# Entries:
■ ■ ■ ■ ■ ■ ■
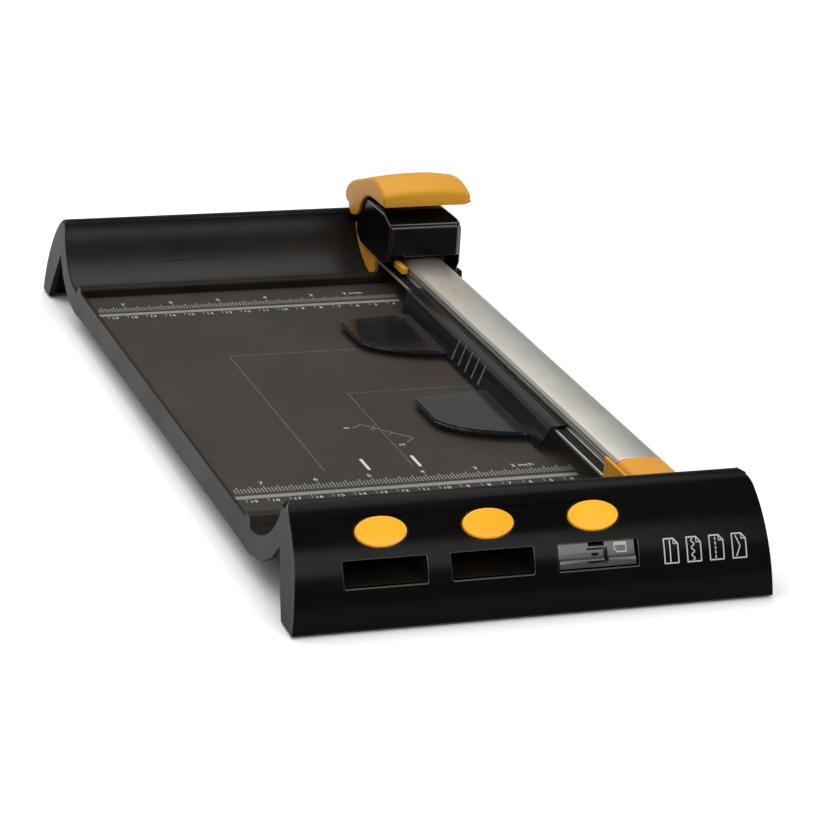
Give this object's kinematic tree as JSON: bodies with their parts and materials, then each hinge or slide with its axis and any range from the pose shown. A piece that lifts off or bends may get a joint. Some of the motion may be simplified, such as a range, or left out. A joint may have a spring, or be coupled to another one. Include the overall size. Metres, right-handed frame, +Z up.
{
  "type": "rotary paper trimmer",
  "caption": "Desk paper trimmer: raised board between leaning ends, a cutting head with a rotary blade sliding on a rail, a clear guard and blade storage.",
  "frame": {"origin": "centre of the footprint, on the floor", "axes": "+Y along the cut, from the blade-storage end to the far end; +X across the board towards the rail side; +Z up"},
  "size_m": [0.2188, 0.47, 0.0796],
  "materials": {
    "satin_black": "black plastic with a fine spark-eroded grain",
    "board_black": "dark warm grey textured sheet with light grey printed rules",
    "mat": "dark grey self-healing cutting strip",
    "gloss_black": "polished black plastic",
    "steel": "bright steel",
    "amber_plastic": "amber plastic, satin",
    "rail_aluminium": "drawn aluminium, satin anodised",
    "smoked_clear": "smoked see-through plastic",
    "acetal": "natural white acetal",
    "foot_rubber": "black rubber"
  },
  "bodies": {
    "root": {"base_moulding": "satin_black", "board_plate": "board_black", "cutting_mat": "mat", "front_cover": "gloss_black", "storage_tray": "satin_black", "cover_screw_1": "steel", "cover_screw_2": "steel", "cover_screw_3": "steel", "cover_screw_4": "steel", "rail_extrusion": "rail_aluminium", "rail_block_near": "amber_plastic", "rail_block_far": "amber_plastic", "rail_screw_near_1": "steel", "rail_screw_near_2": "steel", "rail_screw_far_1": "steel", "rail_screw_far_2": "steel", "foot_near_left": "foot_rubber", "foot_far_left": "foot_rubber", "foot_near_right": "foot_rubber", "foot_far_right": "foot_rubber"},
    "head": {"head_housing": "gloss_black", "head_carriage": "amber_plastic", "glide_pad_near": "acetal", "glide_pad_far": "acetal", "head_screw_1": "steel", "head_screw_2": "steel", "handle_spring": "steel"},
    "handle": {"handle": "amber_plastic", "blade_holder": "satin_black", "blade_axle": "steel"},
    "blade": {"blade_hub": "acetal", "rotary_blade": "steel"},
    "guard": {"paper_guard": "smoked_clear"},
    "cartridge": {"stored_cartridge": "satin_black", "stored_blade": "steel"},
    "button_left": {"button_left": "amber_plastic"},
    "button_middle": {"button_middle": "amber_plastic"},
    "button_right": {"button_right": "amber_plastic"}
  },
  "joints": [
    {"name": "head_slide", "type": "slide", "parent": "root", "child": "head", "axis": [0, -1, 0], "range_m": [0, 0.32]},
    {"name": "handle_press", "type": "slide", "parent": "head", "child": "handle", "axis": [0, 0, -1], "range_m": [0, 0.003], "stiffness_N_per_m": 1500, "deforming": ["handle_spring"]},
    {"name": "blade_spin", "type": "hinge", "parent": "handle", "child": "blade", "pos_m": [0.0901, 0.1627, 0.037], "axis": [1, 0, 0], "continuous": true},
    {"name": "guard_press", "type": "hinge", "parent": "root", "child": "guard", "pos_m": [0.0625, 0, 0.0342], "axis": [0, -1, 0], "range_deg": [0, 1.9], "stiffness_Nm_per_rad": 1.2},
    {"name": "cartridge_slide", "type": "slide", "parent": "root", "child": "cartridge", "axis": [0, -1, 0], "range_m": [0, 0.024]},
    {"name": "button_left_press", "type": "slide", "parent": "root", "child": "button_left", "axis": [0, 0.7353, -0.6777], "range_m": [0, 0.0025], "stiffness_N_per_m": 600},
    {"name": "button_middle_press", "type": "slide", "parent": "root", "child": "button_middle", "axis": [0, 0.7353, -0.6777], "range_m": [0, 0.0025], "stiffness_N_per_m": 600},
    {"name": "button_right_press", "type": "slide", "parent": "root", "child": "button_right", "axis": [0, 0.7353, -0.6777], "range_m": [0, 0.0025], "stiffness_N_per_m": 600}
  ]
}
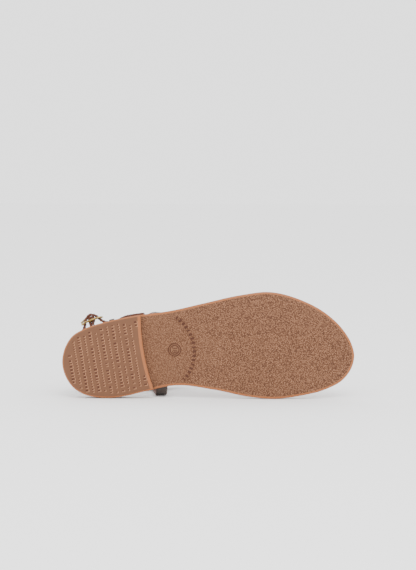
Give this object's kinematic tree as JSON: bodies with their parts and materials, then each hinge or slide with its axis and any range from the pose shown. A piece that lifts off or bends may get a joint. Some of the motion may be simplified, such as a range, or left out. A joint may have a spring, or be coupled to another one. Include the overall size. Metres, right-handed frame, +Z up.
{
  "type": "ankle strap sandal",
  "caption": "Flat leather sandal with a toe post, T-shaped instep strap, looped side tabs and a buckled ankle strap, lying on its side.",
  "frame": {"origin": "middle of the footprint of the shoe lying on its medial side, on the floor", "axes": "+X from heel to toe, +Y away from the sole towards the ankle strap, +Z up from the floor to the shoe's lateral side"},
  "size_m": [0.25, 0.0936, 0.0913],
  "materials": {
    "sole": "tan sole with a fine pebbled grain",
    "footbed": "smooth tan leather with a soft sheen",
    "strap_leather": "dark brown leather with reddish brown cut edges",
    "brass": "aged satin brass"
  },
  "bodies": {
    "root": {"outsole": "sole", "heel": "sole", "insole": "footbed", "t_strap": "strap_leather", "medial_tab": "strap_leather", "lateral_tab": "strap_leather", "ankle_strap": "strap_leather", "strap_keeper": "strap_leather", "buckle_frame": "brass", "buckle_prong": "brass"}
  },
  "joints": []
}
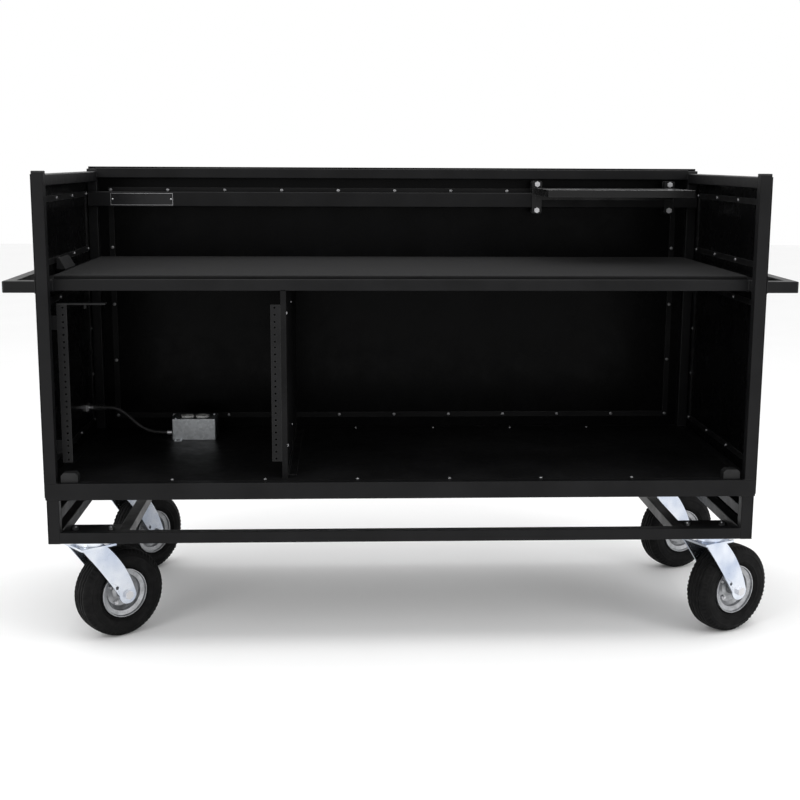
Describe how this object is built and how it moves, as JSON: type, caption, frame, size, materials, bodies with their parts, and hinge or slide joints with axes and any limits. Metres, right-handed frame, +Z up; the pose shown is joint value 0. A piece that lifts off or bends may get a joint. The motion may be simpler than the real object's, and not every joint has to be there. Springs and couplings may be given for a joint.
{
  "type": "wheeled equipment cart",
  "caption": "Steel-tube equipment cart with a carpeted shelf, a rack bay, a sliding tray, end handles and swivel casters with air tyres.",
  "frame": {"origin": "bottom centre of the whole box, on the floor, casters trailing as they rest", "axes": "+X to the right along the cart, +Y to the closed back, +Z up"},
  "size_m": [1.7546, 0.7148, 1.0815],
  "materials": {
    "frame_steel": "satin black powder coat",
    "skin_steel": "smooth gloss black",
    "strip_steel": "satin black",
    "tray_steel": "semi-gloss black",
    "rack_steel": "satin black",
    "deck_board": "black-faced board, semi-gloss",
    "divider_board": "black-painted board",
    "board_edge": "black-painted board",
    "carpet": "charcoal needle-punch carpet",
    "cap_plastic": "black moulded plastic",
    "block_plastic": "dark grey plastic",
    "badge_plastic": "blank name plate",
    "screw_steel": "dark zinc",
    "bolt_steel": "zinc plated",
    "zinc": "bright zinc plate",
    "rim_steel": "silver painted steel",
    "gland_steel": "zinc plated",
    "galvanised": "galvanised steel",
    "socket_plastic": "light grey plastic",
    "lead_rubber": "black rubber sheath",
    "tyre": "black rubber"
  },
  "bodies": {
    "cart": {"front_posts": "frame_steel", "rear_posts": "frame_steel", "tube_caps": "cap_plastic", "side_rails": "frame_steel", "rear_rail": "frame_steel", "base_long_rails": "frame_steel", "base_end_rails": "frame_steel", "base_legs": "frame_steel", "base_mid_rails": "frame_steel", "base_end_panels": "skin_steel", "lower_long_rails": "frame_steel", "lower_cross_rails": "frame_steel", "caster_pads": "frame_steel", "deck": "deck_board", "shelf_tubes": "frame_steel", "shelf_board": "board_edge", "shelf_carpet": "carpet", "left_panel": "skin_steel", "right_panel": "skin_steel", "back_panel": "skin_steel", "panel_strips": "strip_steel", "panel_screws": "screw_steel", "divider": "divider_board", "divider_angle": "strip_steel", "rack_rails": "rack_steel", "rack_brackets": "rack_steel", "corner_blocks": "block_plastic", "cable_hood": "cap_plastic", "handle_left": "frame_steel", "handle_right": "frame_steel", "accessory_rail": "frame_steel", "badge": "badge_plastic", "outlet_box": "galvanised", "outlet_cover": "galvanised", "receptacle": "socket_plastic", "cable_glands": "gland_steel", "lead_boot": "lead_rubber", "supply_lead": "lead_rubber", "power_inlet": "cap_plastic", "caster_plates": "zinc", "caster_bolts": "bolt_steel"},
    "tray_slider": {"tray": "tray_steel", "tray_clamps": "tray_steel", "tray_bolts": "bolt_steel"},
    "swivel_fl": {"fork_fl": "zinc", "axle_fl": "bolt_steel"},
    "wheel_fl": {"rim_fl": "rim_steel", "tyre_fl": "tyre"},
    "swivel_fr": {"fork_fr": "zinc", "axle_fr": "bolt_steel"},
    "wheel_fr": {"rim_fr": "rim_steel", "tyre_fr": "tyre"},
    "swivel_rl": {"fork_rl": "zinc", "axle_rl": "bolt_steel"},
    "wheel_rl": {"rim_rl": "rim_steel", "tyre_rl": "tyre"},
    "swivel_rr": {"fork_rr": "zinc", "axle_rr": "bolt_steel"},
    "wheel_rr": {"rim_rr": "rim_steel", "tyre_rr": "tyre"}
  },
  "joints": [
    {"name": "tray_slide", "type": "slide", "parent": "cart", "child": "tray_slider", "axis": [1, 0, 0], "range_m": [-0.92, 0.03]},
    {"name": "swivel_fl_turn", "type": "hinge", "parent": "cart", "child": "swivel_fl", "pos_m": [-0.72232, -0.28641, 0.2503], "axis": [0, 0, 1], "continuous": true},
    {"name": "wheel_fl_roll", "type": "hinge", "parent": "swivel_fl", "child": "wheel_fl", "pos_m": [-0.67025, -0.24424, 0.105], "axis": [-0.6293, 0.7771, 0], "continuous": true},
    {"name": "swivel_fr_turn", "type": "hinge", "parent": "cart", "child": "swivel_fr", "pos_m": [0.71168, -0.28641, 0.2503], "axis": [0, 0, 1], "continuous": true},
    {"name": "wheel_fr_roll", "type": "hinge", "parent": "swivel_fr", "child": "wheel_fr", "pos_m": [0.77084, -0.25495, 0.105], "axis": [-0.4695, 0.8829, 0], "continuous": true},
    {"name": "swivel_rl_turn", "type": "hinge", "parent": "cart", "child": "swivel_rl", "pos_m": [-0.72232, 0.21159, 0.2503], "axis": [0, 0, 1], "continuous": true},
    {"name": "wheel_rl_roll", "type": "hinge", "parent": "swivel_rl", "child": "wheel_rl", "pos_m": [-0.67925, 0.26292, 0.105], "axis": [-0.766, 0.6428, 0], "continuous": true},
    {"name": "swivel_rr_turn", "type": "hinge", "parent": "cart", "child": "swivel_rr", "pos_m": [0.71168, 0.21159, 0.2503], "axis": [0, 0, 1], "continuous": true},
    {"name": "wheel_rr_roll", "type": "hinge", "parent": "swivel_rr", "child": "wheel_rr", "pos_m": [0.77335, 0.23777, 0.105], "axis": [-0.3907, 0.9205, 0], "continuous": true}
  ]
}
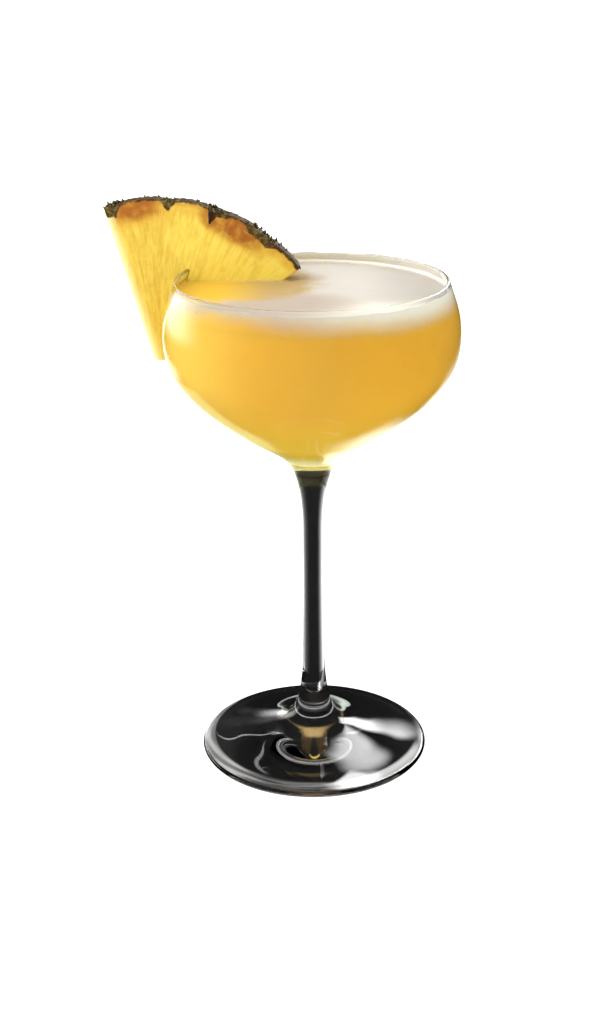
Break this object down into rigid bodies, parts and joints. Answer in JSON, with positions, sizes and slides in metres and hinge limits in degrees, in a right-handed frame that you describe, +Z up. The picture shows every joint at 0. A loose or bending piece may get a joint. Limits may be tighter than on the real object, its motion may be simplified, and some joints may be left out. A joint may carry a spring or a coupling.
{
  "type": "pineapple cocktail in a coupe glass",
  "caption": "Stemmed coupe glass filled with cloudy pineapple drink under a layer of pale froth, with a scalloped pineapple wedge slit onto the rim.",
  "frame": {"origin": "centre of the foot's flat underside, on the glass's axis", "axes": "+Z up along the stem, -Y towards the front of the drink, +X to the right; the wedge is on the rim at the left, towards -X"},
  "size_m": [0.1203, 0.1006, 0.1982],
  "materials": {
    "clear_glass": "clear, polished and colourless",
    "froth": "soft, fine-bubbled froth, milky white",
    "juice": "cloudy golden yellow drink",
    "pineapple": "moist fibrous yellow flesh with a thin olive-brown rind"
  },
  "bodies": {
    "root": {"coupe_glass": "clear_glass", "foam": "froth", "pineapple_drink": "juice", "pineapple_wedge": "pineapple"}
  },
  "joints": []
}
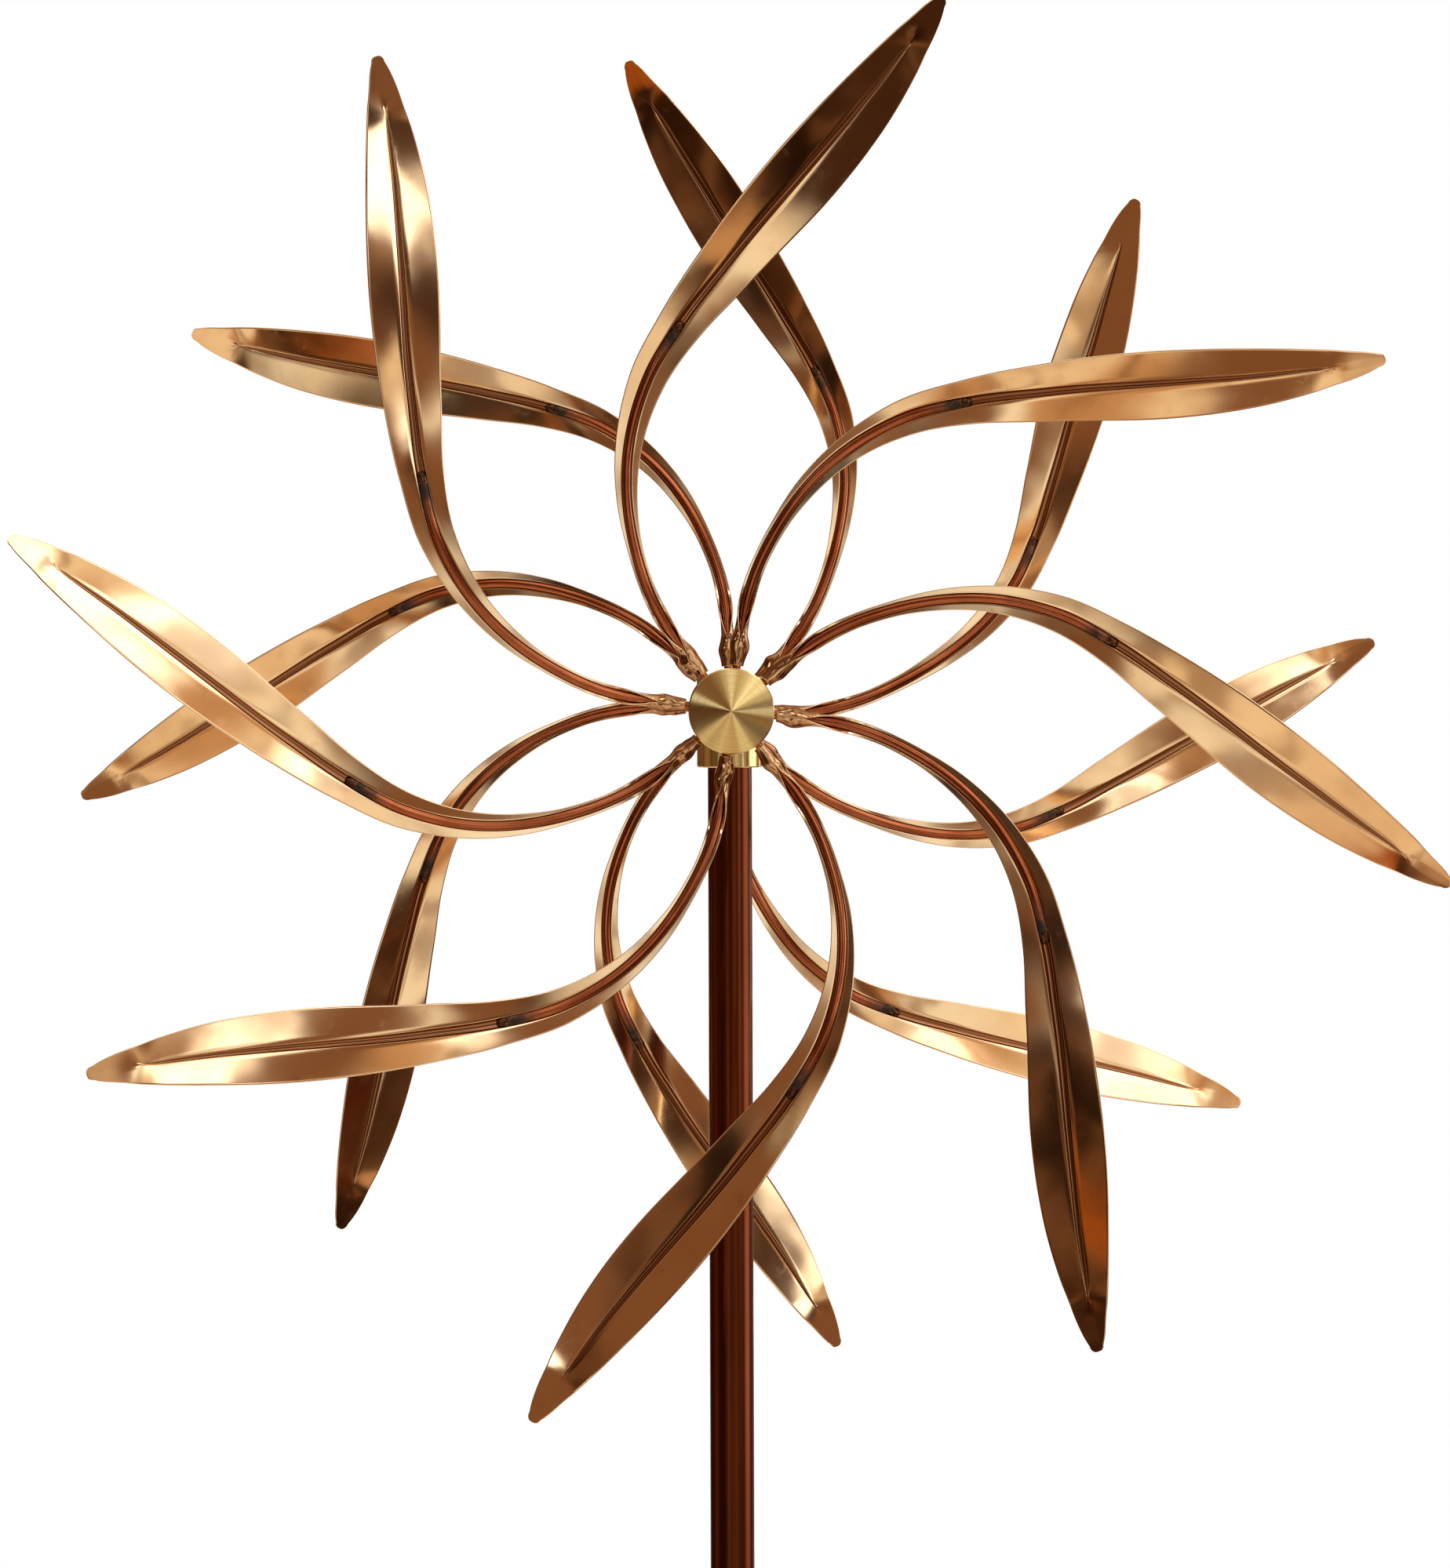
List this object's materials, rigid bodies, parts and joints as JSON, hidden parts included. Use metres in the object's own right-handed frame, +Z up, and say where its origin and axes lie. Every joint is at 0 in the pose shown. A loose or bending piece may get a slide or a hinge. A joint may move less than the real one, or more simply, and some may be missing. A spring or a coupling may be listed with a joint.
{
  "type": "wind spinner",
  "caption": "Garden wind spinner: two counter-turning rotors of curved leaf petals in copper, on a brass head over a copper pole with a ground stake.",
  "frame": {"origin": "on the pole's axis at ground level, where the stake's collar stands on the ground", "axes": "+Z up the pole, -Y towards the front rotor, along the axle"},
  "size_m": [0.5957, 0.2142, 2.1056],
  "materials": {
    "petal_copper": "polished copper",
    "rod_copper": "drawn copper",
    "pole_copper": "darkened copper",
    "turned_brass": "turned brass",
    "bearing_steel": "ground",
    "plain_steel": "turned",
    "stake_steel": "satin black"
  },
  "bodies": {
    "stand": {"axle": "plain_steel", "axle_clips": "plain_steel", "front_inner_bearing_inner_ring": "bearing_steel", "front_outer_bearing_inner_ring": "bearing_steel", "front_spacer": "plain_steel", "ground_stake": "stake_steel", "grub_screws": "plain_steel", "lower_pole": "pole_copper", "middle_pole": "pole_copper", "pole_head": "turned_brass", "rear_inner_bearing_inner_ring": "bearing_steel", "rear_outer_bearing_inner_ring": "bearing_steel", "rear_spacer": "plain_steel", "upper_pole": "pole_copper"},
    "front_rotor": {"front_cap": "turned_brass", "front_hub": "turned_brass", "front_inner_bearing_balls": "bearing_steel", "front_inner_bearing_outer_ring": "bearing_steel", "front_leaf_1": "petal_copper", "front_leaf_2": "petal_copper", "front_leaf_3": "petal_copper", "front_leaf_4": "petal_copper", "front_leaf_5": "petal_copper", "front_leaf_6": "petal_copper", "front_leaf_7": "petal_copper", "front_leaf_8": "petal_copper", "front_outer_bearing_balls": "bearing_steel", "front_outer_bearing_outer_ring": "bearing_steel", "front_rod_1": "rod_copper", "front_rod_2": "rod_copper", "front_rod_3": "rod_copper", "front_rod_4": "rod_copper", "front_rod_5": "rod_copper", "front_rod_6": "rod_copper", "front_rod_7": "rod_copper", "front_rod_8": "rod_copper"},
    "rear_rotor": {"rear_cap": "turned_brass", "rear_hub": "turned_brass", "rear_inner_bearing_balls": "bearing_steel", "rear_inner_bearing_outer_ring": "bearing_steel", "rear_leaf_1": "petal_copper", "rear_leaf_2": "petal_copper", "rear_leaf_3": "petal_copper", "rear_leaf_4": "petal_copper", "rear_leaf_5": "petal_copper", "rear_leaf_6": "petal_copper", "rear_leaf_7": "petal_copper", "rear_leaf_8": "petal_copper", "rear_outer_bearing_balls": "bearing_steel", "rear_outer_bearing_outer_ring": "bearing_steel", "rear_rod_1": "rod_copper", "rear_rod_2": "rod_copper", "rear_rod_3": "rod_copper", "rear_rod_4": "rod_copper", "rear_rod_5": "rod_copper", "rear_rod_6": "rod_copper", "rear_rod_7": "rod_copper", "rear_rod_8": "rod_copper"}
  },
  "joints": [
    {"name": "front_spin", "type": "hinge", "parent": "stand", "child": "front_rotor", "pos_m": [0, -0.062, 1.524], "axis": [0, -1, 0], "continuous": true},
    {"name": "rear_spin", "type": "hinge", "parent": "stand", "child": "rear_rotor", "pos_m": [0, 0.062, 1.524], "axis": [0, 1, 0], "continuous": true}
  ]
}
■ ■ ■ ■ ■ ■ ■
# Task to carry out:
Your task is to gather every line with the word "where" and copy it.

# Final result:
List this object's materials, rigid bodies, parts and joints as JSON, hidden parts included. Use metres in the object's own right-handed frame, +Z up, and say where its origin and axes lie. Every joint is at 0 in the pose shown. A loose or bending piece may get a slide or a hinge. A joint may move less than the real one, or more simply, and some may be missing. A spring or a coupling may be listed with a joint.
  "frame": {"origin": "on the pole's axis at ground level, where the stake's collar stands on the ground", "axes": "+Z up the pole, -Y towards the front rotor, along the axle"},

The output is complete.